[Task to complete]
All entries must be extracted exactly, with nothing added or dropped.

[Dataset extract]
★ ★ ★
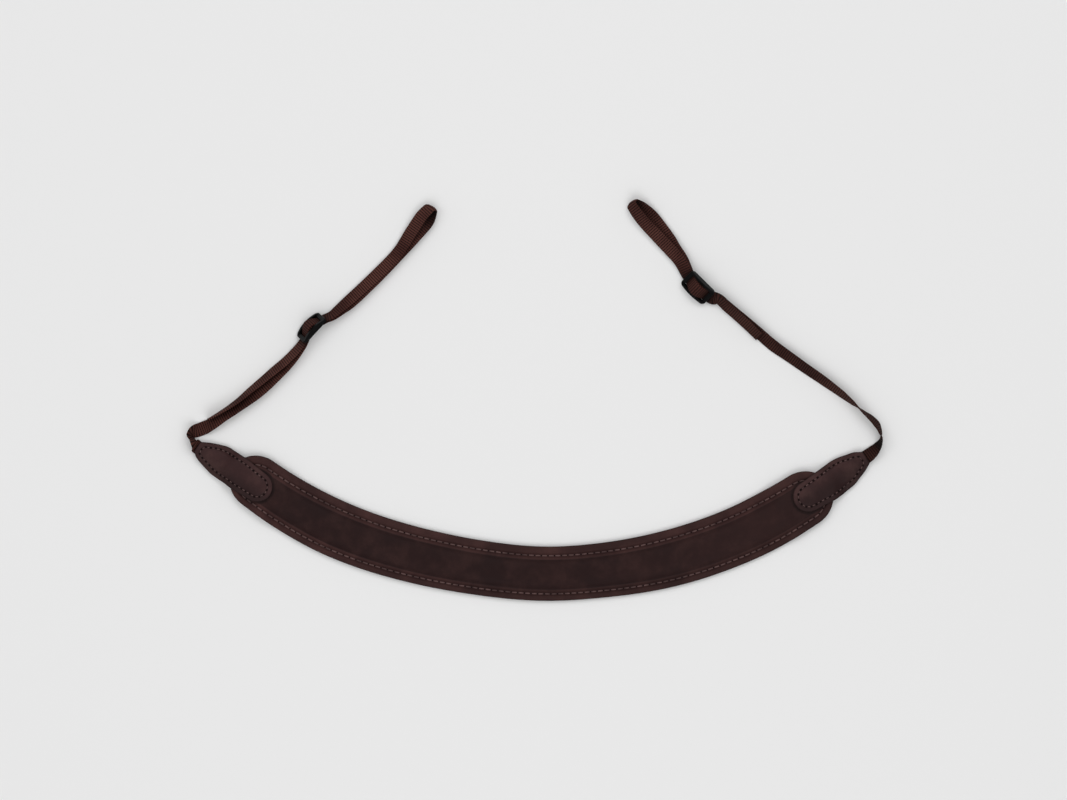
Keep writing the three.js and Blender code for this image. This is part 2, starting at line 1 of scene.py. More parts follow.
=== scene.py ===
# A neck strap for binoculars, spread open: a padded leather neck piece, a stitched leather tab at
# each end, and webbing that runs through a three-bar slide, round a loop and back.
# Sizes are in millimetres until a mesh is made; left is -X, right is +X.

import math
from bisect import bisect_left

import bmesh
import bpy
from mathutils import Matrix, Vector


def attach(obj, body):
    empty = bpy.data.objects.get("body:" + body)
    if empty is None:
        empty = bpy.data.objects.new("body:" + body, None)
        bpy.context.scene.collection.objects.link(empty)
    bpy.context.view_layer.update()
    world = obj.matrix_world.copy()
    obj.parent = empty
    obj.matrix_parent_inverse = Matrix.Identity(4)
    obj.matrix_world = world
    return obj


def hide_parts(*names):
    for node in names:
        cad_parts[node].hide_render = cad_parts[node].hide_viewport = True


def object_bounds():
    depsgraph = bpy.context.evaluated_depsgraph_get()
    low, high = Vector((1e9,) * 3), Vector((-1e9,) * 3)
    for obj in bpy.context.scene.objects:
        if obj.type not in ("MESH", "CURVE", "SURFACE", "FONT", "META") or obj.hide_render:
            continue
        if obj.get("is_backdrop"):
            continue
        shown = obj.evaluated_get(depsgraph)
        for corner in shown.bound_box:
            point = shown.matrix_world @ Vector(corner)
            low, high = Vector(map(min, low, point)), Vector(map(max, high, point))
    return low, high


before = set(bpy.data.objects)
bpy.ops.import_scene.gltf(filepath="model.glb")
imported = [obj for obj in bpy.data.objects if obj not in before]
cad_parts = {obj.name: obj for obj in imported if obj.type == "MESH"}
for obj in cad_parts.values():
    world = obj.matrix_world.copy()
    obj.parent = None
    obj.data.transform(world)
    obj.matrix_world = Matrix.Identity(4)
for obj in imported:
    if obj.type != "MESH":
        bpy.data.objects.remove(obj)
model_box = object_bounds()

MM = 0.001
# added to every place, so that the strap is centred on the origin
CENTRING = Vector((-0.05, -0.32, 0.0))

# -------- sizes

LEATHER = 1.6
BACKING = 1.5
GAP = 0.3
TAB_GAP = 0.5
WEB_WIDTH = 10.0
WEB_THICKNESS = 1.1

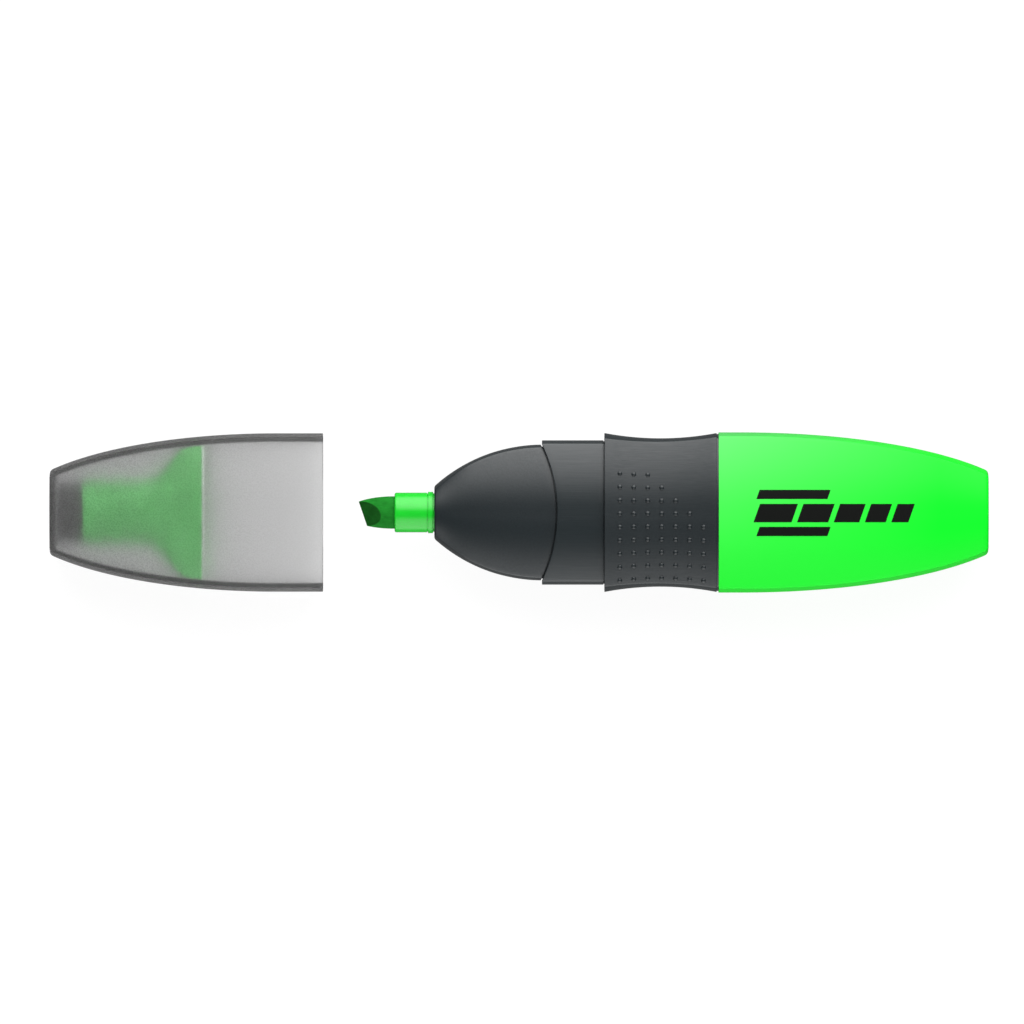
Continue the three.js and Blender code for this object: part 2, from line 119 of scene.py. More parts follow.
# Meshes
STATION = 0.9  # longest stretch along X between two rings
CORNER_STEPS = 5
TURNED_SEGMENTS = 72
SHARP_ANGLE = math.radians(38)


# -----------------------------------------------------------------------------------------------------------
# Shape tools
# -----------------------------------------------------------------------------------------------------------


def evenly(start, end, steps):
    return [start + (end - start) * k / steps for k in range(steps + 1)]


def smooth_share(value, low, high):
    """0 up to low, 1 from high on, and a smooth step between them."""
    share = min(1.0, max(0.0, (value - low) / (high - low)))
    return share * share * (3 - 2 * share)


def arc_fall(distance, radius):
    """Drop from full size of an arc, at a distance from its summit."""
    return radius - math.sqrt(radius**2 - distance**2)


def elliptic_taper(distance, start, reach, full):
    """Full size up to the start, then an ellipse that would reach zero after `reach`."""
    along = max(0.0, distance - start) / reach
    return full * math.sqrt(1 - along**2)


def bezier(start, corner, end, steps):
    """Points of the curve that rounds a corner, with both ends."""
    return [start.lerp(corner, t).lerp(corner.lerp(end, t), t) for t in evenly(0, 1, steps)]


def crown_height(y, half_width, half_thick, bulge=SIDE_BULGE):
    """Height of the broad face above the axis, at a distance y from the middle."""
    land = LAND_SHARE * half_width
    share = max(0.0, abs(y) - land) / (half_width - bulge - land)
    return half_thick - CROWN_SHARE * half_width * share**CROWN_POWER


def crown_point(share, half_width, half_thick, inset, bulge):
    """A point of the crown, moved inwards by the inset. Share 0 is at the land and 1 at the long edge."""
    land = LAND_SHARE * half_width
    run = half_width - bulge - land
    y = land + run * share
    slope = CROWN_POWER * CROWN_SHARE * half_width / run * share ** (CROWN_POWER - 1)
    stretch = math.hypot(1, slope)
    z = crown_height(y, half_width, half_thick, bulge)
    return Vector((y - inset * slope / stretch, z - inset / stretch))


def body_quarter(half_width, half_thick, inset, bulge=SIDE_BULGE):
    """One quarter of the body's section, from the middle of the side to the middle of the broad face."""
    edge_height = half_thick - CROWN_SHARE * half_width
    full_radius = (edge_height**2 + bulge**2) / (2 * bulge)
    middle = Vector((half_width - full_radius, 0))
    radius = full_radius - inset

    low, high = 0.0, 1.0
    for _ in range(CROSSING_STEPS):
        edge_share = (low + high) / 2
        if (crown_point(edge_share, half_width, half_thick, inset, bulge) - middle).length < radius:
            low = edge_share
        else:
            high = edge_share
    edge = crown_point(edge_share, half_width, half_thick, inset, bulge)

    side_end = math.atan2(edge.y, edge.x - middle.x) - EDGE_ROUND / radius
    side = [
        middle + radius * Vector((math.cos(a), math.sin(a))) for a in evenly(0, side_end, SIDE_STEPS)
    ]
    crown_start = edge_share - EDGE_ROUND / half_width
    crown = [
        crown_point(share, half_width, half_thick, inset, bulge)
        for share in evenly(crown_start, 0, CROWN_STEPS)
    ]
    land = [Vector((y, half_thick - inset)) for y in evenly(LAND_SHARE * half_width, 0, LAND_STEPS)]
    rounding = bezier(side[-1], edge, crown[0], EDGE_STEPS)
    return side + rounding[1:-1] + crown + land[1:]


# Oval rings take their points at the angles of the body's points, so that both skin together evenly.
OVAL_ANGLES = [
    math.atan2(point.y / HALF_THICK, point.x / CAP_HALF_WIDTH)
    for point in body_quarter(CAP_HALF_WIDTH, HALF_THICK, 0)
]


def ring(x, quarter):
    """A whole outline at one place along X, from its quarter."""
    back = quarter[-2::-1]
    outline = [(point.x, point.y) for point in quarter]
    outline += [(-point.x, point.y) for point in back]
    outline += [(-point.x, -point.y) for point in quarter[1:]]
    outline += [(point.x, -point.y) for point in back[:-1]]
    return [Vector((x, y, z)) for y, z in outline]


def oval_ring(x, half_width, half_thick=None):
    height = half_width if half_thick is None else half_thick
    return ring(x, [Vector((half_width * math.cos(a), height * math.sin(a))) for a in OVAL_ANGLES])


def blend_rings(start, end, share):
    return [a.lerp(b, share) for a, b in zip(start, end)]


def rounded(corners):
    """A profile of (x, depth, reach) corners. Each is rounded over its reach, or stays sharp at reach 0."""
    places = [Vector((x, depth)) for x, depth, _ in corners]
    profile = []
    for k, corner in enumerate(places):
        reach = corners[k][2]
        if reach == 0:
            profile.append(corner)
            continue
        before = (places[k - 1] - corner).normalized() * reach
        after = (places[(k + 1) % len(places)] - corner).normalized() * reach
        profile += bezier(corner + before, corner, corner + after, CORNER_STEPS)
    return profile


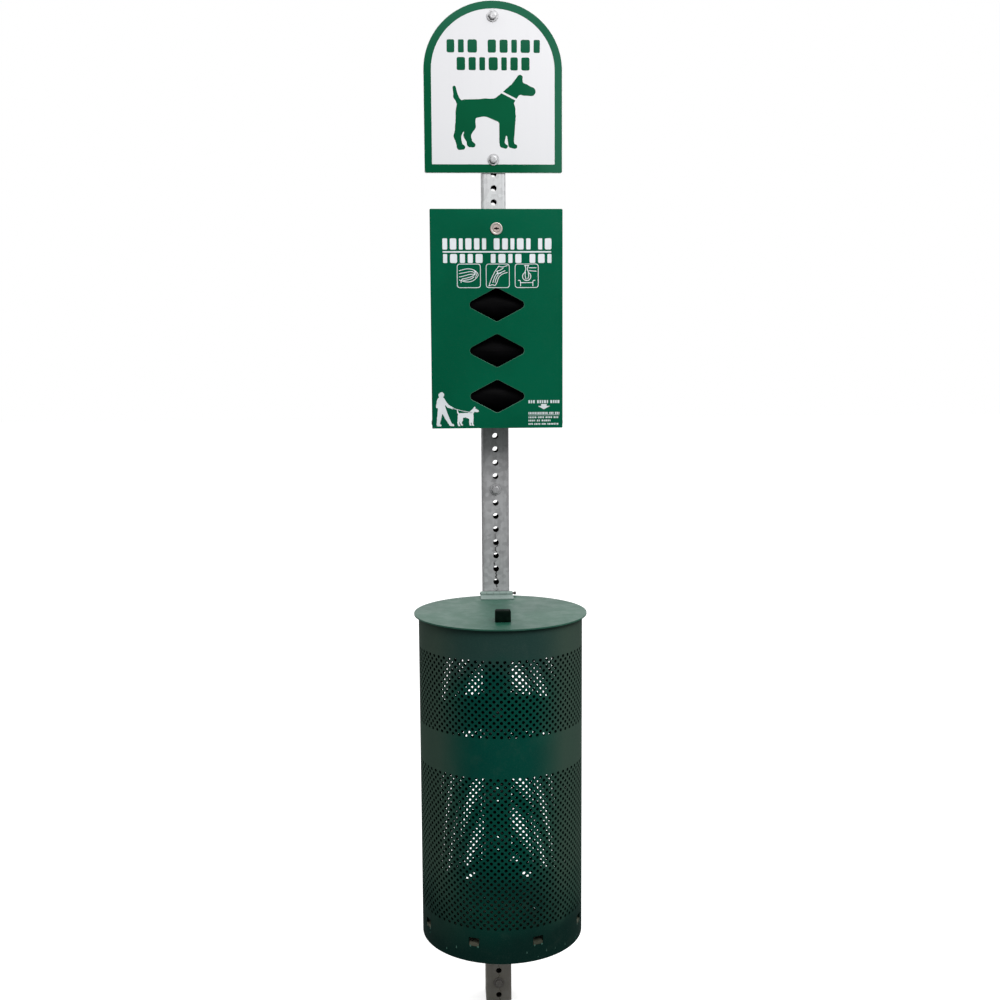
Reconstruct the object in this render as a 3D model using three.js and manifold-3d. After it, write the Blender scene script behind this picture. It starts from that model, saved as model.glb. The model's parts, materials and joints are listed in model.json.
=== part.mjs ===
★ ★ ★
[Worked solution]
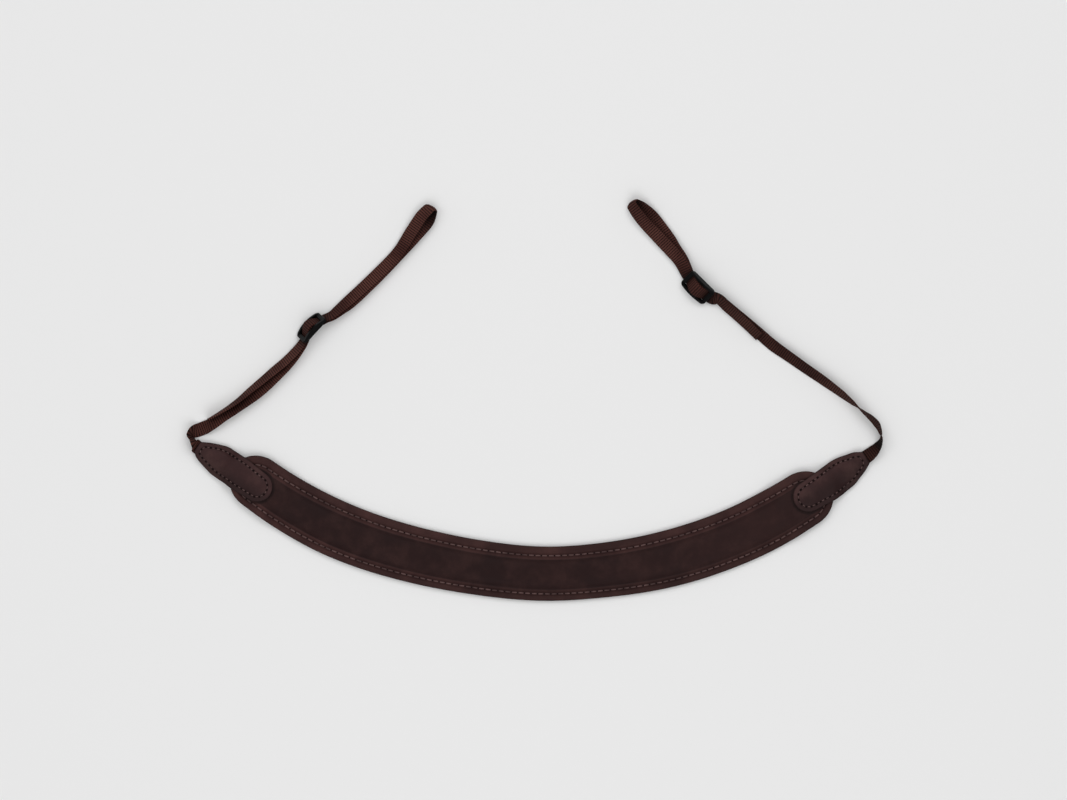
Keep writing the three.js and Blender code for this image. This is part 2, starting at line 1 of scene.py. More parts follow.
=== scene.py ===
# A neck strap for binoculars, spread open: a padded leather neck piece, a stitched leather tab at
# each end, and webbing that runs through a three-bar slide, round a loop and back.
# Sizes are in millimetres until a mesh is made; left is -X, right is +X.

import math
from bisect import bisect_left

import bmesh
import bpy
from mathutils import Matrix, Vector


def attach(obj, body):
    empty = bpy.data.objects.get("body:" + body)
    if empty is None:
        empty = bpy.data.objects.new("body:" + body, None)
        bpy.context.scene.collection.objects.link(empty)
    bpy.context.view_layer.update()
    world = obj.matrix_world.copy()
    obj.parent = empty
    obj.matrix_parent_inverse = Matrix.Identity(4)
    obj.matrix_world = world
    return obj


def hide_parts(*names):
    for node in names:
        cad_parts[node].hide_render = cad_parts[node].hide_viewport = True


def object_bounds():
    depsgraph = bpy.context.evaluated_depsgraph_get()
    low, high = Vector((1e9,) * 3), Vector((-1e9,) * 3)
    for obj in bpy.context.scene.objects:
        if obj.type not in ("MESH", "CURVE", "SURFACE", "FONT", "META") or obj.hide_render:
            continue
        if obj.get("is_backdrop"):
            continue
        shown = obj.evaluated_get(depsgraph)
        for corner in shown.bound_box:
            point = shown.matrix_world @ Vector(corner)
            low, high = Vector(map(min, low, point)), Vector(map(max, high, point))
    return low, high


before = set(bpy.data.objects)
bpy.ops.import_scene.gltf(filepath="model.glb")
imported = [obj for obj in bpy.data.objects if obj not in before]
cad_parts = {obj.name: obj for obj in imported if obj.type == "MESH"}
for obj in cad_parts.values():
    world = obj.matrix_world.copy()
    obj.parent = None
    obj.data.transform(world)
    obj.matrix_world = Matrix.Identity(4)
for obj in imported:
    if obj.type != "MESH":
        bpy.data.objects.remove(obj)
model_box = object_bounds()

MM = 0.001
# added to every place, so that the strap is centred on the origin
CENTRING = Vector((-0.05, -0.32, 0.0))

# -------- sizes

LEATHER = 1.6
BACKING = 1.5
GAP = 0.3
TAB_GAP = 0.5
WEB_WIDTH = 10.0
WEB_THICKNESS = 1.1

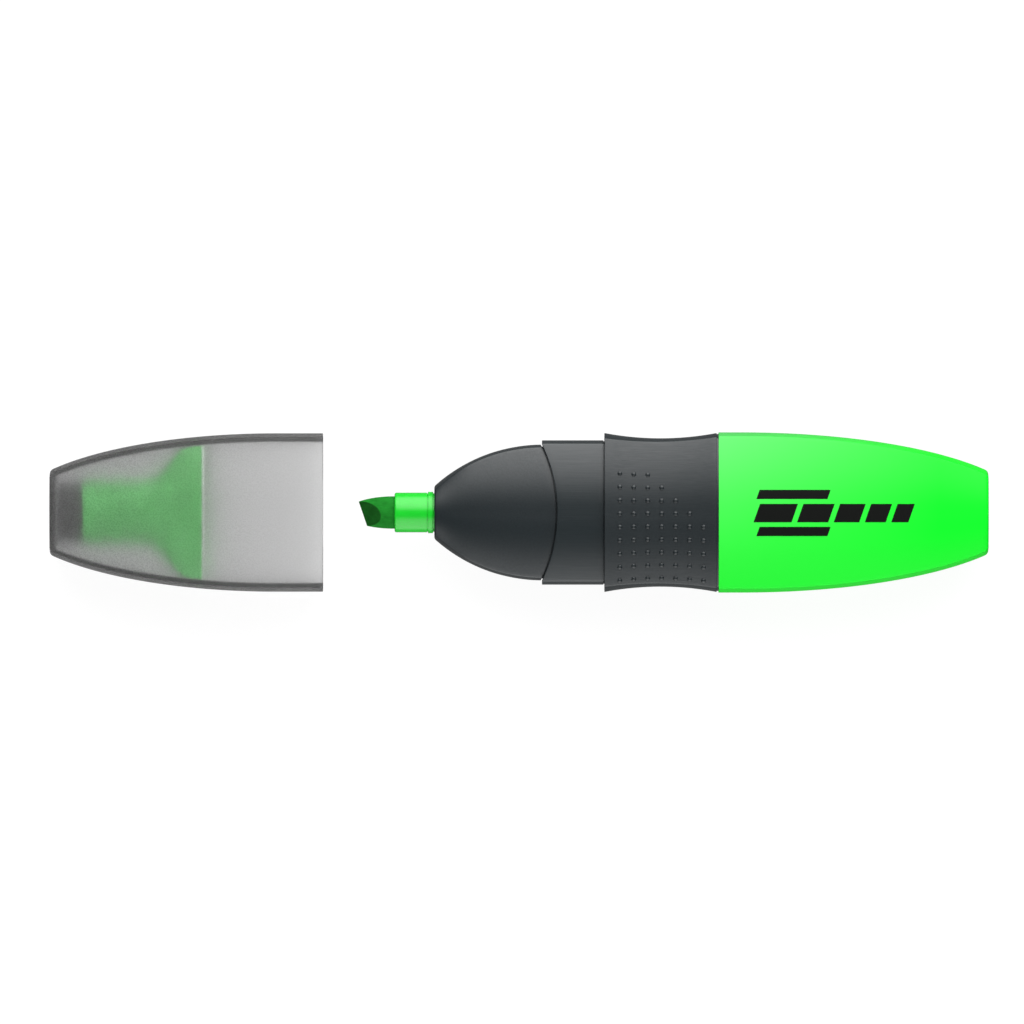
Continue the three.js and Blender code for this object: part 2, from line 119 of scene.py. More parts follow.
# Meshes
STATION = 0.9  # longest stretch along X between two rings
CORNER_STEPS = 5
TURNED_SEGMENTS = 72
SHARP_ANGLE = math.radians(38)


# -----------------------------------------------------------------------------------------------------------
# Shape tools
# -----------------------------------------------------------------------------------------------------------


def evenly(start, end, steps):
    return [start + (end - start) * k / steps for k in range(steps + 1)]


def smooth_share(value, low, high):
    """0 up to low, 1 from high on, and a smooth step between them."""
    share = min(1.0, max(0.0, (value - low) / (high - low)))
    return share * share * (3 - 2 * share)


def arc_fall(distance, radius):
    """Drop from full size of an arc, at a distance from its summit."""
    return radius - math.sqrt(radius**2 - distance**2)


def elliptic_taper(distance, start, reach, full):
    """Full size up to the start, then an ellipse that would reach zero after `reach`."""
    along = max(0.0, distance - start) / reach
    return full * math.sqrt(1 - along**2)


def bezier(start, corner, end, steps):
    """Points of the curve that rounds a corner, with both ends."""
    return [start.lerp(corner, t).lerp(corner.lerp(end, t), t) for t in evenly(0, 1, steps)]


def crown_height(y, half_width, half_thick, bulge=SIDE_BULGE):
    """Height of the broad face above the axis, at a distance y from the middle."""
    land = LAND_SHARE * half_width
    share = max(0.0, abs(y) - land) / (half_width - bulge - land)
    return half_thick - CROWN_SHARE * half_width * share**CROWN_POWER


def crown_point(share, half_width, half_thick, inset, bulge):
    """A point of the crown, moved inwards by the inset. Share 0 is at the land and 1 at the long edge."""
    land = LAND_SHARE * half_width
    run = half_width - bulge - land
    y = land + run * share
    slope = CROWN_POWER * CROWN_SHARE * half_width / run * share ** (CROWN_POWER - 1)
    stretch = math.hypot(1, slope)
    z = crown_height(y, half_width, half_thick, bulge)
    return Vector((y - inset * slope / stretch, z - inset / stretch))


def body_quarter(half_width, half_thick, inset, bulge=SIDE_BULGE):
    """One quarter of the body's section, from the middle of the side to the middle of the broad face."""
    edge_height = half_thick - CROWN_SHARE * half_width
    full_radius = (edge_height**2 + bulge**2) / (2 * bulge)
    middle = Vector((half_width - full_radius, 0))
    radius = full_radius - inset

    low, high = 0.0, 1.0
    for _ in range(CROSSING_STEPS):
        edge_share = (low + high) / 2
        if (crown_point(edge_share, half_width, half_thick, inset, bulge) - middle).length < radius:
            low = edge_share
        else:
            high = edge_share
    edge = crown_point(edge_share, half_width, half_thick, inset, bulge)

    side_end = math.atan2(edge.y, edge.x - middle.x) - EDGE_ROUND / radius
    side = [
        middle + radius * Vector((math.cos(a), math.sin(a))) for a in evenly(0, side_end, SIDE_STEPS)
    ]
    crown_start = edge_share - EDGE_ROUND / half_width
    crown = [
        crown_point(share, half_width, half_thick, inset, bulge)
        for share in evenly(crown_start, 0, CROWN_STEPS)
    ]
    land = [Vector((y, half_thick - inset)) for y in evenly(LAND_SHARE * half_width, 0, LAND_STEPS)]
    rounding = bezier(side[-1], edge, crown[0], EDGE_STEPS)
    return side + rounding[1:-1] + crown + land[1:]


# Oval rings take their points at the angles of the body's points, so that both skin together evenly.
OVAL_ANGLES = [
    math.atan2(point.y / HALF_THICK, point.x / CAP_HALF_WIDTH)
    for point in body_quarter(CAP_HALF_WIDTH, HALF_THICK, 0)
]


def ring(x, quarter):
    """A whole outline at one place along X, from its quarter."""
    back = quarter[-2::-1]
    outline = [(point.x, point.y) for point in quarter]
    outline += [(-point.x, point.y) for point in back]
    outline += [(-point.x, -point.y) for point in quarter[1:]]
    outline += [(point.x, -point.y) for point in back[:-1]]
    return [Vector((x, y, z)) for y, z in outline]


def oval_ring(x, half_width, half_thick=None):
    height = half_width if half_thick is None else half_thick
    return ring(x, [Vector((half_width * math.cos(a), height * math.sin(a))) for a in OVAL_ANGLES])


def blend_rings(start, end, share):
    return [a.lerp(b, share) for a, b in zip(start, end)]


def rounded(corners):
    """A profile of (x, depth, reach) corners. Each is rounded over its reach, or stays sharp at reach 0."""
    places = [Vector((x, depth)) for x, depth, _ in corners]
    profile = []
    for k, corner in enumerate(places):
        reach = corners[k][2]
        if reach == 0:
            profile.append(corner)
            continue
        before = (places[k - 1] - corner).normalized() * reach
        after = (places[(k + 1) % len(places)] - corner).normalized() * reach
        profile += bezier(corner + before, corner, corner + after, CORNER_STEPS)
    return profile


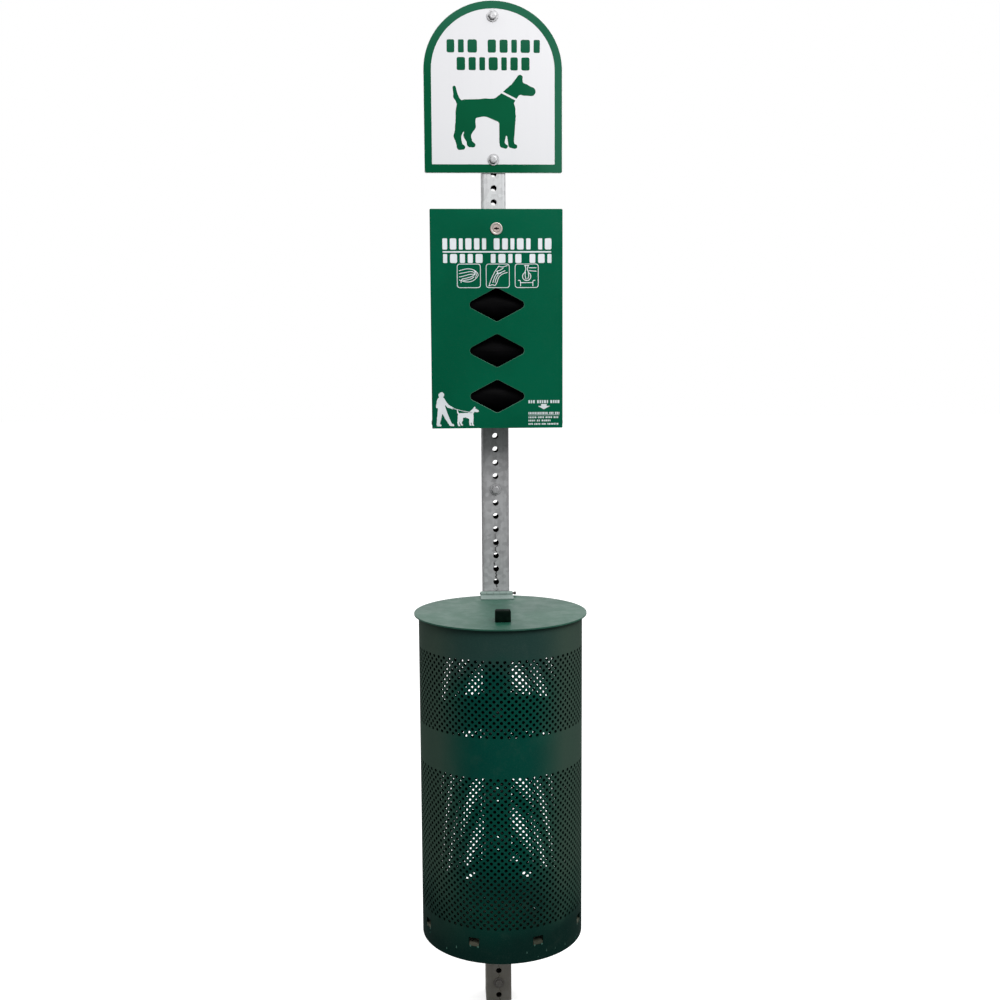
Reconstruct the object in this render as a 3D model using three.js and manifold-3d. After it, write the Blender scene script behind this picture. It starts from that model, saved as model.glb. The model's parts, materials and joints are listed in model.json.
=== part.mjs ===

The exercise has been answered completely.